Myringotomy may be done by a specialist for a bulging tympanic membrane, particularly if severe or persistent pain, fever, vomiting, or diarrhea is present. Tympanometry is used to monitor tympanic membrane movement; the patient's hearing and tympanic membrane appearance and movement are monitored until normal. If facial nerve palsy or weakness occurs in patients with acute otitis media, patients must be urgently referred to a specialist for possible myringotomy and placement of a tympanostomy tube.

Treatment reference

  1. 1. Lieberthal AS, Carroll AE, Chonmaitree T, et al: The diagnosis and management of acute otitis media. Pediatrics e964–99, 2013.

Prevention of Acute Otitis Media

Routine childhood vaccination against pneumococci (with pneumococcal conjugate vaccine), H. influenzae type B, and influenza decreases the incidence of acute otitis media. Infants should not sleep with a bottle, and elimination of household smoking may decrease incidence.

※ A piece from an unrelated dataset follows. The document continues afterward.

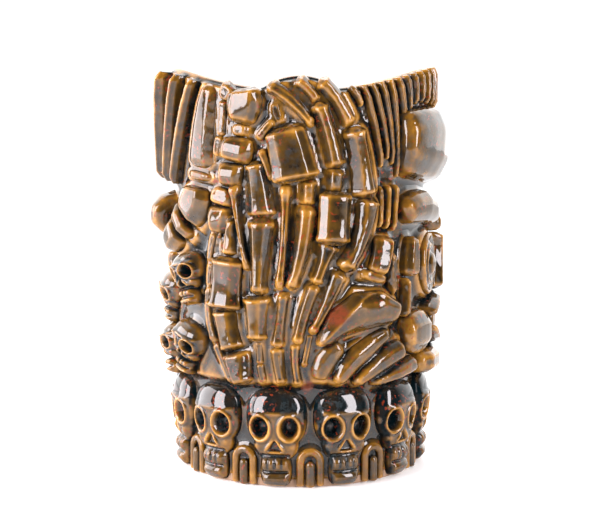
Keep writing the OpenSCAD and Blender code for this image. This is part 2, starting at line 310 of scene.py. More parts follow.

Prophylactic antibiotics are not recommended for children who have recurrent episodes of acute otitis media.

Recurrent acute otitis media and recurrent serous otitis media may be prevented by the insertion of tympanostomy tubes.

Key Points

  • Give analgesics to all patients.

  • Use antibiotics selectively, based on patient age, severity of illness, and availability of follow-up.

  • Antihistamines and decongestants are not recommended for children; oral or nasal decongestants may help adults, but antihistamines are reserved for adults with an allergic etiology.